A The health insurance has gone up.
Q From what to what?
A It's $506 now.
Q Do you know what it was previous?
A I have my bankbook in my purse but it was, oh, I can't remember the exact amount.
Q Okay. Other than that has there been any change in your financial picture to any degree?
A Not really.
Q So you have pretty much the same monthly expenses as you had in your earlier financial affidavit?
A It's just with the children, you know, buying clothes, school supplies, things like that[.]
[¶16] Erica Solem cross-appeals, asserting the trial court erred by not awarding her attorney fees related to this divorce. A trial court has the discretion to award attorney fees in a divorce proceeding. N.D.C.C. § 14-05-23. We review a trial court's determination regarding attorney fees under an abuse of discretion standard. Waldie v. Waldie, 2008 ND 97, ¶ 16, 748 N.W.2d 683 (citing Bertsch v. Bertsch, 2007 ND 168, ¶ 11, 740 N.W.2d 388). This Court has held:
In deciding whether to award attorney fees in a divorce action, the trial court must balance one [party's] needs against the other [party's] ability to pay. The court should consider the property owned by each party, their relative incomes, whether property is liquid or fixed assets, and whether the action of either party unreasonably increased the time spent on the case.Id. (alterations in original) (quoting Bertsch, 2007 ND 168, ¶ 11, 740 N.W.2d 388).
[¶17] The trial court awarded Erica Solem $2,240 in checking and saving accounts and $1,000 per month in spousal support. While Scott Solem may have a greater earning capacity than Erica Solem, this disparity was resolved by the unequal, yet equitable, property distribution and the award of spousal support. Because the trial court ordered Erica Solem to receive liquid assets and spousal support, it appears she has the ability to pay the attorney fees; therefore, the trial court did not abuse its discretion in ordering both parties to pay their own attorney fees.
[¶18] Erica Solem requested attorney fees for this appeal. Rule 38, N.D.R.App.P., provides: "If the court determines that an appeal is frivolous, or that any party has been dilatory in prosecuting the appeal, it may award just damages and single or double costs, including reasonable attorney's fees." "An appeal is frivolous if it is flagrantly groundless, devoid of merit, or demonstrates persistence in the course of litigation which could be seen as evidence of bad faith." Lucas v. Porter, 2008 ND 160, ¶ 28, 755 N.W.2d 88 (quoting Witzke v. City of Bismarck, 2006 ND 160, ¶ 19, 718 N.W.2d 586). Scott Solem's appeal was not frivolous.
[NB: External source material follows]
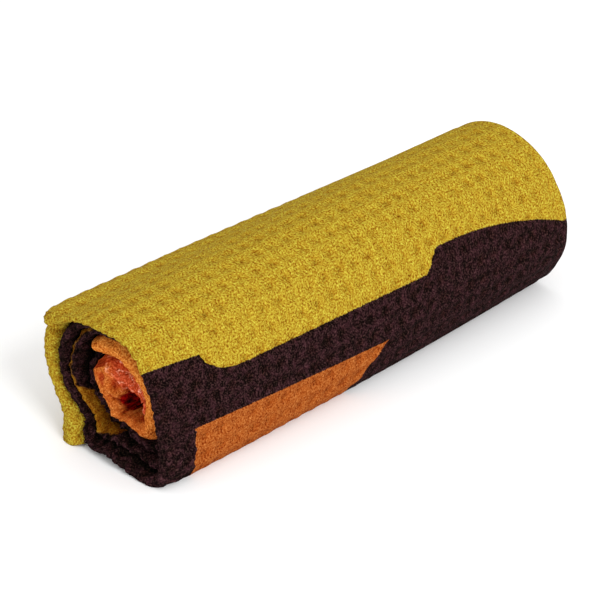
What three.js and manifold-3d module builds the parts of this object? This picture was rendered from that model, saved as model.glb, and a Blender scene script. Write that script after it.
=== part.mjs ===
// A quick dry towel: one sheet of waffle cloth, folded once along its length and rolled up from a short end.
// Millimetres, +Z up. The roll lies along X: the fold is at -X, and the long hems of its two plies meet at +X.
// The free end of the sheet hangs down the back of the roll, at +Y, and can be peeled away from it.
import * as THREE from "three";
import { mergeVertices } from "three/addons/utils/BufferGeometryUtils.js";
import Module from "manifold-3d";

const wasm = await Module();
wasm.setup();

// The roll's length, half of the towel's 500 mm, and its outline at each end. The fold end is squeezed smaller.
const ROLL_LENGTH = 250;
const OPEN_END = { width: 83, height: 75, shift: -2.5 };
const FOLD_END = { width: 78, height: 66, shift: 6 };

// The spiral, as angles in degrees: 0 is the back, 90 the top, 180 the front and 270 the underside.
const FREE_END = -48;
const TURN_COUNT = 5.9;
const CORE_END = FREE_END + 360 * TURN_COUNT;
const OUTER_RADIUS = 38.2; // to the middle of the folded sheet at its free end
const TURN_PITCH = 6.08;
const PRESSED = 0.92; // the underside's depth as a share of the radius
const FLAP_TOP = 45; // where the free end bends away from the roll
const STEP = 15;
const OVERSHOOT = 3; // how far a cut runs past the end of what it cuts

// The folded sheet and what is sewn to it, with offsets from the middle between its two plies
const SHEET = 5.7;
const PLY_SPACE = 1.2;
const FOLD_DEPTH = 3; // of the cloth where it turns round the fold
const HEM = { width: 8, thickness: 1.2, middle: 1.35 };
const THREAD = { width: 0.8, thickness: 0.45, inset: 5.5 };
const LABEL = { width: 24, length: 14, thickness: 0.4, angle: -20 };
const GAP = 0.35; // between pieces that touch each other

const FOLD_X = -ROLL_LENGTH / 2;
const OPEN_X = ROLL_LENGTH / 2;
const CLOTH_X = OPEN_X - HEM.width; // where the plies pass into their long hems

const COLOURS = { yellow: 0xc4a02d, aubergine: 0x32202a, orange: 0xd7782f, white: 0xe8e6e0 };

const radiusAt = (angle) => OUTER_RADIUS - (TURN_PITCH * (angle - FREE_END)) / 360;

// How many degrees of the spiral a length of sheet covers near an angle
const degreesFor = (length, angle) => (length / radiusAt(angle)) * THREE.MathUtils.RAD2DEG;

// The spiral's own size, from which it is stretched to the open end's outline
const FLOOR_DEPTH = PRESSED * (radiusAt(270 + STEP) + SHEET / 2);
const SPIRAL_WIDTH = radiusAt(0) + radiusAt(180) + SHEET;
const SPIRAL_HEIGHT = radiusAt(90) + SHEET / 2 + FLOOR_DEPTH;
const SPIRAL_SHIFT = (radiusAt(180) - radiusAt(0)) / 2; // centres the outline on Y

function sectionPoint(angle, offset) {
  const t = angle * THREE.MathUtils.DEG2RAD;
  const r = radiusAt(angle) + offset;
  const y = (r * Math.cos(t) + SPIRAL_SHIFT) * (OPEN_END.width / SPIRAL_WIDTH);
  const z = (r * Math.max(Math.sin(t), -PRESSED) + FLOOR_DEPTH) * (OPEN_END.height / SPIRAL_HEIGHT);
  return new THREE.Vector2(y, Math.max(z, 0));
}

// Angles along a stretch, at whole steps between its ends so that neighbouring turns have parallel facets
function anglesBetween(from, to) {
  const angles = [from];
  for (let a = Math.ceil((from + 1) / STEP) * STEP; a < to - 1; a += STEP) angles.push(a);
  return [...angles, to];
}

// Squeezes a shape made in the open end's outline into the roll's own outline at each place along X
function taper(geometry) {
  const p = geometry.getAttribute("position");
  for (let i = 0; i < p.count; i++) {
    const along = (p.getX(i) - FOLD_X) / ROLL_LENGTH;
    const width = THREE.MathUtils.lerp(FOLD_END.width, OPEN_END.width, along);
    const height = THREE.MathUtils.lerp(FOLD_END.height, OPEN_END.height, along);
    const shift = THREE.MathUtils.lerp(FOLD_END.shift, OPEN_END.shift, along);
    p.setY(i, p.getY(i) * (width / OPEN_END.width) + shift);
    p.setZ(i, p.getZ(i) * (height / OPEN_END.height));
  }
  return geometry;
}

// A band that follows the spiral between two angles, as wide as its stretch of X
function band({ from, to, offset = 0, thickness, x0, x1 }) {
  const angles = anglesBetween(from, to);
  const outer = angles.map((a) => sectionPoint(a, offset + thickness / 2));
  const inner = angles.map((a) => sectionPoint(a, offset - thickness / 2));
  const shape = new THREE.Shape([...outer, ...inner.reverse()]);
  const geometry = new THREE.ExtrudeGeometry(shape, { depth: x1 - x0, bevelEnabled: false });
  const alongX = new THREE.Matrix4().set(0, 0, 1, x0, 1, 0, 0, 0, 0, 1, 0, 0, 0, 0, 0, 1);
  return taper(geometry.applyMatrix4(alongX));
}

function toSolid(geometry) {
  geometry.deleteAttribute("normal");
  geometry.deleteAttribute("uv");
  const merged = mergeVertices(geometry, 1e-3);
  const vertProperties = merged.getAttribute("position").array;
  const triVerts = new Uint32Array(merged.getIndex().array);
  return new wasm.Manifold(new wasm.Mesh({ numProp: 3, vertProperties, triVerts }));
}

function toGeometry(solid) {
  const { vertProperties, triVerts } = solid.getMesh();
  const geometry = new THREE.BufferGeometry();
  geometry.setAttribute("position", new THREE.BufferAttribute(vertProperties, 3));
  geometry.setIndex(new THREE.BufferAttribute(triVerts, 1));
  geometry.computeVertexNormals();
  return geometry;
}

// Two plies joined by the fold at -X, with the space between them open at their other edges
function foldedSheet({ from, to, thickness }) {
  const whole = band({ from, to, thickness, x0: FOLD_X, x1: CLOTH_X });
  const space = band({
    from: from - OVERSHOOT,
    to: to + OVERSHOOT,
    thickness: PLY_SPACE,
    x0: FOLD_X + FOLD_DEPTH,
    x1: OPEN_X,
  });
  return toGeometry(toSolid(whole).subtract(toSolid(space)));
}

// Thread lies on the cloth's right side, which faces out on both plies. A side is 1 for the outer ply.
const threadOffset = (side) => side * (HEM.middle + HEM.thickness / 2 + GAP + THREAD.thickness / 2);

const longHem = ({ from, to, side }) =>
  band({ from, to, offset: side * HEM.middle, thickness: HEM.thickness, x0: CLOTH_X + GAP, x1: OPEN_X });

function longThread({ from, to, side }) {
  const x0 = OPEN_X - THREAD.inset - THREAD.width / 2;
  const x1 = x0 + THREAD.width;
  return band({ from, to, offset: threadOffset(side), thickness: THREAD.thickness, x0, x1 });
}

const middleOf = ({ from, to }) => (from + to) / 2;

// A short hem is folded with the sheet, so it has two plies too.
const shortHem = ({ from, to }) => foldedSheet({ from, to, thickness: 2 * HEM.middle + HEM.thickness });

function shortThread(hem) {
  const middle = middleOf(hem);
  const half = degreesFor(THREAD.width, middle) / 2;
  return band({
    from: middle - half,
    to: middle + half,
    offset: threadOffset(1),
    thickness: THREAD.thickness,
    x0: FOLD_X + FOLD_DEPTH,
    x1: CLOTH_X - GAP,
  });
}

// The care label is blank, and is held between the two long hems.
function careLabel() {
  const half = degreesFor(LABEL.width, LABEL.angle) / 2;
  return band({
    from: LABEL.angle - half,
    to: LABEL.angle + half,
    thickness: LABEL.thickness,
    x0: OPEN_X - LABEL.length,
    x1: OPEN_X,
  });
}

const towel = new THREE.Group();

function addPiece(name, geometry, color) {
  const material = new THREE.MeshStandardMaterial({ color, roughness: 0.95, metalness: 0 });
  const mesh = new THREE.Mesh(geometry, material);
  mesh.name = name;
  towel.add(mesh);
}

// The sheet's stretches: the free end's hem and flap, the rolled cloth, and the hem at the core.
const cut = FLAP_TOP + degreesFor(GAP, FLAP_TOP);
const freeHem = { from: FREE_END, to: FREE_END + degreesFor(HEM.width, FREE_END) };
const coreHem = { from: CORE_END - degreesFor(HEM.width, CORE_END), to: CORE_END };
const flapCloth = { from: freeHem.to + degreesFor(GAP, freeHem.to), to: FLAP_TOP, thickness: SHEET };
const rolledCloth = { from: cut, to: coreHem.from - degreesFor(GAP, coreHem.from), thickness: SHEET };

addPiece("rolled_cloth", foldedSheet(rolledCloth), COLOURS.aubergine);
addPiece("flap_cloth", foldedSheet(flapCloth), COLOURS.yellow);
addPiece("flap_end_hem", shortHem(freeHem), COLOURS.yellow);
addPiece("flap_end_hem_thread", shortThread(freeHem), COLOURS.yellow);
addPiece("core_end_hem", shortHem(coreHem), COLOURS.orange);
addPiece("core_end_hem_thread", shortThread(coreHem), COLOURS.orange);

// The long hems run to the sheet's corners, and their threads stop at the threads of the short hems.
for (const [ply, side] of Object.entries({ outer_ply: 1, inner_ply: -1 })) {
  const flap = { from: FREE_END, to: FLAP_TOP, side };
  const roll = { from: cut, to: CORE_END, side };
  const flapSeam = { ...flap, from: middleOf(freeHem) };
  const rollSeam = { ...roll, to: middleOf(coreHem) };
  addPiece(`${ply}_long_hem`, longHem(roll), COLOURS.aubergine);
  addPiece(`${ply}_long_hem_thread`, longThread(rollSeam), COLOURS.aubergine);
  addPiece(`flap_${ply}_long_hem`, longHem(flap), COLOURS.yellow);
  addPiece(`flap_${ply}_long_hem_thread`, longThread(flapSeam), COLOURS.yellow);
}

addPiece("care_label", careLabel(), COLOURS.white);

export default towel;
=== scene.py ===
"""A quick dry towel: waffle microfibre, folded once along its length, rolled up and lying on a pale floor.

The cloth is one closed mesh that follows the roll's spiral: the right side of both plies, the fold that joins
them at the near end, and the wrong sides in between. Lengths are in millimetres until a mesh is written.
"""

import bpy
import numpy as np
from mathutils import Matrix, Vector


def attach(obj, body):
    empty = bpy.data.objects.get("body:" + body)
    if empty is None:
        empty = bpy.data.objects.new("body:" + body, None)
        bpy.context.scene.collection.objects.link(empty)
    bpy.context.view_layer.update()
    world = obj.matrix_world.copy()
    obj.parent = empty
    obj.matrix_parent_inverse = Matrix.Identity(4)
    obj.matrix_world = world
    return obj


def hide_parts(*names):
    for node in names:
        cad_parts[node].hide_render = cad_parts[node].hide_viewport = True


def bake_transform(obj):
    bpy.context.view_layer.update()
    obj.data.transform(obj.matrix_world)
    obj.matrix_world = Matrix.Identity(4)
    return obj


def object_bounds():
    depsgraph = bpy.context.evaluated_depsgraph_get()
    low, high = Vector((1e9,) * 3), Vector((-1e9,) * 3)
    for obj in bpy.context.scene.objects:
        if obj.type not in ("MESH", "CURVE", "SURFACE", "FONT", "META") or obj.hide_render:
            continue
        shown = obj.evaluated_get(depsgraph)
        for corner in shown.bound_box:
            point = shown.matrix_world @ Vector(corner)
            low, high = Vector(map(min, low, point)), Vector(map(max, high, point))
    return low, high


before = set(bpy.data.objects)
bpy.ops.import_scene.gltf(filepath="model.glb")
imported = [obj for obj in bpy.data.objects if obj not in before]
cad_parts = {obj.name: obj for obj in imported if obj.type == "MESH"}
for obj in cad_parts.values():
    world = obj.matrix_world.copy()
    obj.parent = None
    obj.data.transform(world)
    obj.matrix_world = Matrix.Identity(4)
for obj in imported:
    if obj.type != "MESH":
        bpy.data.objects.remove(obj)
cad_low, cad_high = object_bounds()
MM = 0.001

# ---------------------------------------------------------------- the roll's outlines
X_NEAR, X_FAR = cad_low.x / MM, cad_high.x / MM
WIDTH = X_FAR - X_NEAR  # of the folded sheet

# Angles are in degrees: 0 is the back, 90 the top, 180 the front and 270 the underside. They count on from
# turn to turn, and a place on the spiral is also given in turns from the sheet's free end.
FREE_END = -48.0
TURNS = 4.75

# The outline round the middle of the winding, as (angle, radius): at the near end with the flap that the free
# end forms and without it, and at the far end
NEAR_MIDDLE = (4, 29)
NEAR_FRONT = (
    (130, 35.5), (150, 34.5), (165, 34.5), (180, 35.5), (198, 38), (212, 43), (222, 44.7), (232, 39),
    (245, 31.5), (258, 27.3), (270, 26.8), (283, 28),
)
NEAR_OUTLINE = (
    (0, 41.5), (15, 44), (28, 47), (35, 49), (42, 43.2), (50, 38.8), (60, 37.2), (75, 36.5), (90, 36.3),
    (110, 36), *NEAR_FRONT, (292, 31), (302, 40), (309, 44.8), (316, 40.6), (325, 37.2), (335, 36.5),
    (348, 39.3),
)
NEAR_BODY = (
    (12, 34), (24, 34.5), (37, 35.6), (47, 36), (60, 34.8), (75, 33.6), (90, 33.2), (110, 34.5), *NEAR_FRONT,
    (292, 30), (297, 29.5), (302, 27.5), (311, 24), (321, 25), (335, 28), (347, 31.2), (358, 33),
)
FAR_MIDDLE = (-2, 35)
FAR_OUTLINE = (
    (0, 39.5), (45, 40.5), (90, 40.5), (120, 39.5), (150, 38.5), (175, 40.5), (195, 42.5), (210, 42.5),
    (225, 43.5), (240, 39), (255, 36), (270, 35), (285, 36), (300, 38), (315, 40), (335, 39.5),
)
SOFTENING = 7  # degrees each way over which an outline's corners are rounded
MIDDLE_BULGE = 1.5  # of the radius, half way along the roll
FLAP_TURNS = 0.5  # where the flap's outline has joined the body's

# Share of the outline's radius that is left after so many turns. At the near end the core is crushed towards
# the front and the ring round it is plump, and at the far end the turns are even.
NEAR_SHARE = (
    (0, 1), (1.3, 1), (1.55, 0.92), (1.7, 0.85), (1.8, 0.81), (1.88, 0.82), (1.95, 0.87), (2.4, 0.87),
    (2.6, 0.81), (2.75, 0.71), (2.86, 0.69), (2.95, 0.75), (3.1, 0.75), (3.2, 0.73), (3.24, 0.72),
    (3.3, 0.74), (3.38, 0.76), (3.5, 0.72), (3.65, 0.68), (3.8, 0.52), (4.0, 0.48), (4.1, 0.52),
    (4.16, 0.58), (4.2, 0.60), (4.26, 0.49), (4.32, 0.42), (4.38, 0.40), (4.5, 0.32), (4.6, 0.34),
    (4.75, 0.29), (4.86, 0.13), (5.75, 0.10),
)
FAR_SHARE = ((0, 1), (4, 0.42), (4.75, 0.26), (5.75, 0.03))
HOLLOW = (-5, -6)  # the hollow in the core, from the middle of the winding
HOLLOW_TURNS = (4.65, 4.9)  # over which the winding's middle moves there
NEAR_SHAPE = 0.4  # share of the length over which the near end's own shape fades
FLAP_SLANT = 17.0  # degrees by which the flap's inner ply is longer, so that its end lies flat on the floor
SLANT_TURNS = 0.15  # over which the slant fades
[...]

[¶19] This Court has held, in a divorce action, attorney fees for an appeal may be awarded if one spouse has a need for them and the other spouse has an ability to pay. Wold v. Wold, 2008 ND 14, ¶ 20, 744 N.W.2d 541(citing Dvorak v. Dvorak, 2005 ND 66, ¶ 32, 693 N.W.2d 646). "Although we have concurrent jurisdiction with the district court to award attorney fees for an appeal in a divorce proceeding, we prefer that the district court decide the issue." Laib v. Laib, 2008 ND 129, ¶ 22, 751 N.W.2d 228 (citing Dvorak v. Dvorak, 2006 ND 171, ¶ 24, 719 N.W.2d 362). In the trial court judgment, both parties were ordered to pay their own attorney fees. Based upon the facts in the record, our affirmance of the trial court's decision on property and support, and because the trial court previously ordered the parties to pay their own attorney fees, we deny Erica Solem's request for attorney fees on appeal.
[¶20] We have considered the parties' remaining arguments, and we conclude they are without merit. We affirm the trial court's judgment regarding spousal support and attorney fees.
|[¶21]|| Carol Ronning Kapsner|
Mary Muehlen Maring
Daniel J. Crothers
Wade L. Webb, D.J.
Gerald W. VandeWalle, C.J.
[¶22] The Honorable Wade L. Webb, D.J., sitting in place of Sandstrom, J., disqualified.